A country that cannot trust its own people with the freedoms it is offering to foreign investors has not built a development model. It has built a theme park.
What we want
We want Gelephu to succeed. We say it a third time so no one can pretend otherwise. We want the renderings to become streets and the streets to fill with Bhutanese who chose to stay.
We want the bet hedged. A country may gamble. A country may not gamble its own existence on one throw with no fallback. If thirty times GDP goes into one city, the country is owed a serious public accounting of what happens if it stalls — and a development plan that does not collapse if it does.

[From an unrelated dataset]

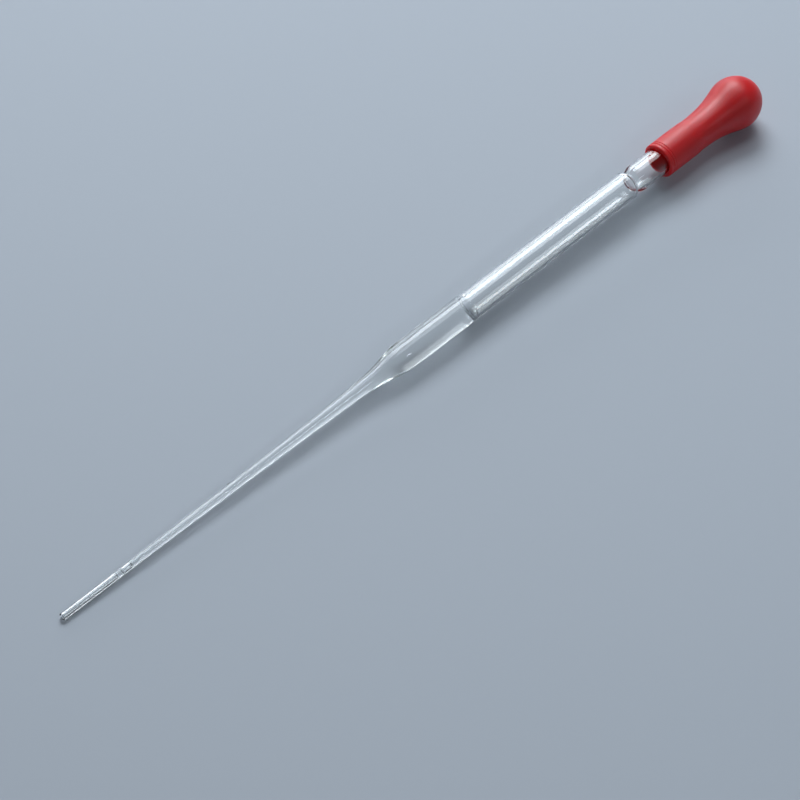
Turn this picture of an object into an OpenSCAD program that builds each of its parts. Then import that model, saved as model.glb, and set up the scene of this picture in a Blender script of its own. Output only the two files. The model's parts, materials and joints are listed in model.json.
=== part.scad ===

We want paid jobs, not volunteered labour. In a nation whose children are leaving for want of work, every unpaid mobilisation of sixteen thousand people is sixteen thousand jobs the economy chose not to create. Honour the tradition of zhabtog. Stop using it as a substitute for an economy.
We want the land question settled honestly. The families whose land sits under Gelephu are owed more than Nu 7,000 and a silence. A city marketed to the world as “mindful” cannot be built on an injustice it refuses to name.
We want the monarchy to remain. It is the most beloved institution in the kingdom and one of the few forces holding a small state together. We are not republicans. We are patriots. We want the institution to demand far more of the bureaucracy and the planners who serve under it — and the first thing we want them asked is the question this whole editorial is built on.
If the freedoms are good, give them to the whole country. If the bet is sound, show us the hedge. And if neither is true, better we say so now, while it is still a green field, than after sixteen thousand more of us have already left.
We are the BhutanWiki Editorial Team. We write the encyclopedia. The encyclopedia is neutral. This is not. This is what we believe.
Bhutan is worth more than a brochure. The Bhutanese are worth more than a ceremony.